AMD: Six-core Istanbul server CPUs moved up to May
During the early part of this afternoon's conference call with analysts this afternoon, AMD CEO Dirk Meyer told analysts -- one day ahead of a momentous product call scheduled for tomorrow afternoon -- that strong reception and testing for its Istanbul-architecture server CPUs will enable the company to start orders for its first six-core products next month. This will enable shipments of six-core systems from suppliers as soon as June, said Meyer.
This despite a continuing, if somewhat diminished, loss for the first quarter of the year of $416 million, on revenue that was 21% lower annually. The server side of the business, Meyer admitted twice, was something of a downer for the quarter, while sales of CPUs and graphics chips in the desktop and mobile segments rose to compensate. The company continues to be cautious about its outlook, and disputes Intel's claim earlier in the week that the fallout in the technology industry had hit bottom.
"I am pleased to announce that, because of our strong engineering execution, we are pulling in revenue shipments of Istanbul into May, for system availability in June," Meyer told analysts. When Istanbul was originally announced in March 2008, it had been scheduled for sometime within the second half of this year.
That move comes on the heels of Intel's announcement last week that it was moving up the shipment dates of its 32 nm Westmere processors, but also extending its window of availability out further, changing Intel's notorious "tick-tock" timing. AMD lost some ground in the server CPU department last quarter, though its executives deny it lost market share to Intel -- they contend it's a bad market for enterprises all around.
"Server was definitely a weak spot," noted AMD CFO Bob Rivet this afternoon. "Spending has been clamped down pretty hard, so server was actually a decline quarter-on-quarter. Strongest growth was in notebooks, then desktops were reasonable but still grew positively quarter-on-quarter."
Revenue from CPU sales overall was still down annually by 21%, but up 7% over the disastrous fourth quarter of last year, to $938 million. Graphics processor sales declined 15% annually to $222 million, in the only market segment where average selling prices (ASPs) actually rose a bit. But with costs out of the way, even with lower prices, gross margins bounced back a full twenty points to 43%, besting AMD's target of 40%. That made this last quarter's loss not nearly as dreadful as the holiday economic storm. (AMD's numbers incorporate the initial operating figures for Global Foundries, its spinoff that now produces chips for AMD.)
"A bunch of moving parts," as Meyer characterized it. While server ASPs were up sequentially, he stated, "On the desktop side, ASPs were flat to actually up a little bit; on the notebook side, ASPs were down, mostly driven by a mix shift in the marketplace towards lower-end machines. In addition, we walked into the quarter with a pretty big inventory position, so we clearly found opportunities to move inventory, which was also part of what drove the quarter-to-quarter ASP decrease. Finally, [when we] stand back and look at it, our server business was down a little bit quarter-on-quarter, while both the desktop and the notebook businesses were up quarter-on-quarter, which affects the overall ASP and moves it down."
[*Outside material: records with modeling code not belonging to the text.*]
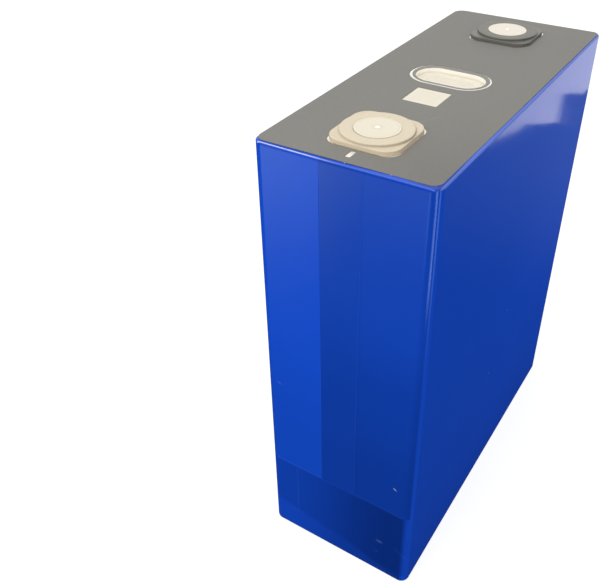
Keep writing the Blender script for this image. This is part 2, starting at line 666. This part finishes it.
def speckled(name, rgb, rough, metal=0.0, scale=1.2, amount=0.08, bump=0.02, spec=0.4):
    m = B(name)
    fine = m.noise(scale, 3.0, 0.6)
    cloud = m.noise(scale * 0.1, 2.0, 0.5)
    colour = m.scale_colour(rgb, 1.0 + (fine - 0.5) * amount * 2 + (cloud - 0.5) * amount)
    m.set(color=colour, rough=rough + (fine - 0.5) * 0.1, metal=metal, spec=spec, normal=m.bump(fine, bump, 0.4))
    return m.mat


def foil_stack(name, rgb):
    m = B(name)
    leaf = m.noise(12.0, 1.0, 0.5, m.vec(m.x * 0.02, m.y * 0.6, m.z * 0.6))
    cloud = m.noise(0.2, 3.0, 0.5)
    m.set(color=m.scale_colour(rgb, 0.9 + leaf * 0.15 + (cloud - 0.5) * 0.08), metal=1.0,
          rough=0.26 + leaf * 0.12, normal=m.bump(leaf, 0.05, 0.6))
    return m.mat


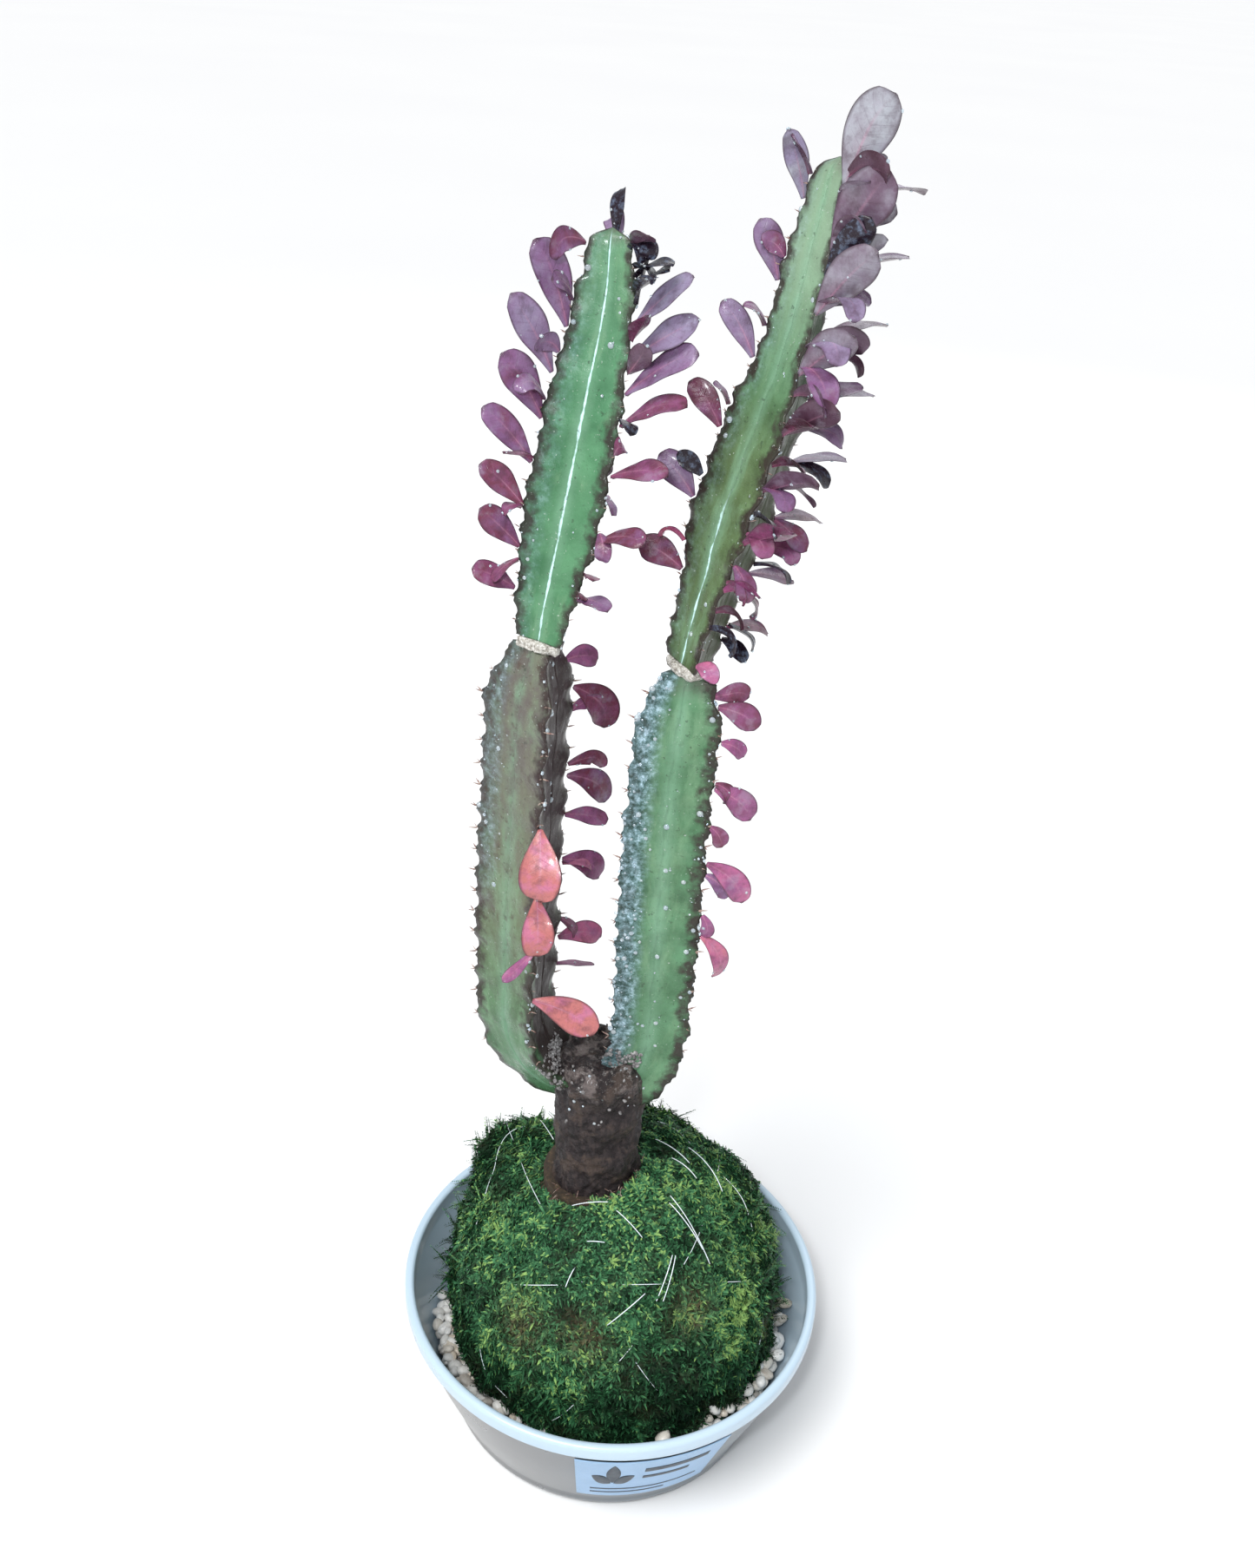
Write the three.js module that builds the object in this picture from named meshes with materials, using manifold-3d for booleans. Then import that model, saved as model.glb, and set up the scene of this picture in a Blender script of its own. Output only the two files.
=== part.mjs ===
// A kokedama: a three-ribbed euphorbia growing from a moss ball that sits on pebbles in a plastic bowl.
// Millimetres, +Z up. The origin is the middle of the bowl's underside, -Y is the front, where the label is.
import * as THREE from "three";
import { mergeVertices } from "three/addons/utils/BufferGeometryUtils.js";
import Module from "manifold-3d";

const wasm = await Module();
wasm.setup();

// ---- Driving dimensions ----------------------------------------------------------------------------

const GAP = 0.3; // clearance between pieces that touch

const BOWL = {
  rimRadius: 70,
  footRadius: 50.8,
  height: 51.5,
  wall: 1.8,
  floor: 2.2,
  footRounding: 6,
  lipHeight: 5.5,
  lipProud: 1.3,
};

const LABEL = { width: 46, height: 33, thickness: 0.3, azimuth: -74.5, belowLip: 1.5 };

const BED = { depth: 18, lump: 0.9, underBall: 10 };

const BALL = {
  bowlClearance: 12.2, // from the ball's widest place to the inside of the rim
  squash: 0.62, // the lower half's height as a share of the radius
  fullness: 0.68, // under 1 fills the lower half out, as a ball slumps on its bed
  swell: 1.4, // height of the gentle unevenness all over the moss
  mossThickness: 9,
  collar: 1.8, // ring of bare soil between the trunk and the moss
  soilBelowMoss: 3.5, // how far the bare soil lies below the moss around it
};

// Tufts that stand out of the moss ball: direction, height and width (1 is a whole side of the ball).
const TUFTS = [
  { towards: [-0.7, 0.43, 0.56], height: 11, width: 0.27 },
  { towards: [0.82, 0.35, 0.46], height: 4.5, width: 0.42 },
  { towards: [0.12, 0.7, 0.72], height: 4, width: 0.38 },
  { towards: [0.8, -0.5, -0.3], height: 3, width: 0.4 },
];

const LINE = { diameter: 0.6, turns: 5, tilts: [59, 47, 56], firstAzimuth: 25 };

const TRUNK = {
  radius: 13.4,
  offset: -8.3, // from the bowl's axis, along X
  aboveBall: 47,
  inSoil: 30,
  ribbing: 0.045, // shares of the radius
  bulge: 0.08,
  crown: 0.16,
};

const RIBS = 3;
const CORK = { thickness: 2.4, radius: 7.3 };

// Heights from the trunk's top of the points where a limb starts inside the trunk, turns and stands up.
const ELBOW = { start: -13, turn: -8, up: 6 };

// Each limb leaves the trunk's side, turns up, and has one older and one younger length of growth.
// A girth is a list of [share of that length, distance from the axis to a rib's edge].
const LIMBS = {
  left: {
    side: -1,
    spread: 25.3,
    lowerHeight: 136,
    upperHeight: 104,
    jointShift: 2.2,
    lean: [[0.33, 0.42], [0.62, 0.74], [0.85, 0.98], [1, 1]],
    tipShift: [12.5, 6],
    ribPhase: { lower: -71, joint: -48, tip: -36 },
    lowerGirth: [[0.14, 14], [0.5, 14.8], [0.91, 14.2], [1, 8.4]],
    upperGirth: [[0, 7.6], [0.14, 9.8], [0.34, 12], [0.6, 11], [0.8, 8.8], [0.95, 6.6], [1, 4.6]],
  },
  right: {
    side: 1,
    spread: 13.6,
    lowerHeight: 132,
    upperHeight: 127,
    jointShift: 2.6,
    lean: [[0.3, 0.33], [0.58, 0.68], [0.8, 0.88], [1, 1]],
    tipShift: [23.4, 3],
    ribPhase: { lower: -30, joint: -84, tip: -74 },
    lowerGirth: [[0.14, 13.2], [0.5, 13.9], [0.91, 13.4], [1, 8.4]],
    upperGirth: [
      [0, 7.4], [0.13, 9], [0.32, 12.4], [0.48, 11.6], [0.7, 7.8], [0.8, 7.8], [0.96, 5.8], [1, 3.6],
    ],
  },
};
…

So is it over, as Intel indicated it was? Meyer wasn't ready to go that far, telling one analyst, "I would say that the inventory correction is largely behind us, and what we're left with is just uncertainty about end user demand, with seasonal patterns and the overarching economic question playing off against each other.
"What I would characterize the rest of the year as, [is] one of a technology leapfrog," Meyer told another analyst. "Intel came off their [analyst call] and announced the availability of Nehalem. Of course, that's going to take quarters to ramp across the marketplace. Meanwhile...Shanghai, the quad-core Opteron part, plays extremely well and offers great value, particularly against highly scalable systems and high-density cloud computing installations."
While Intel's tack last week was to project a fuzzy picture of the future as though it were clearer and upbeat, AMD's strategy today was not to project much of a picture at all, but to stay upbeat nonetheless.
"We are executing well on every major element of our strategy," stated CFO Rivet, "from launching Global Foundries to reducing our cost structure to delivering a growing portfolio of platforms tuned to today's increasingly value-conscious end user mindset...We entered 2009 a very different company than the one you were following as recently as a year ago. AMD, the product company [as opposed to Global Foundries] is a much nimbler operation, right-sized to respond to today's economic uncertainty, as well as the dynamic demands of our world-class global customer base."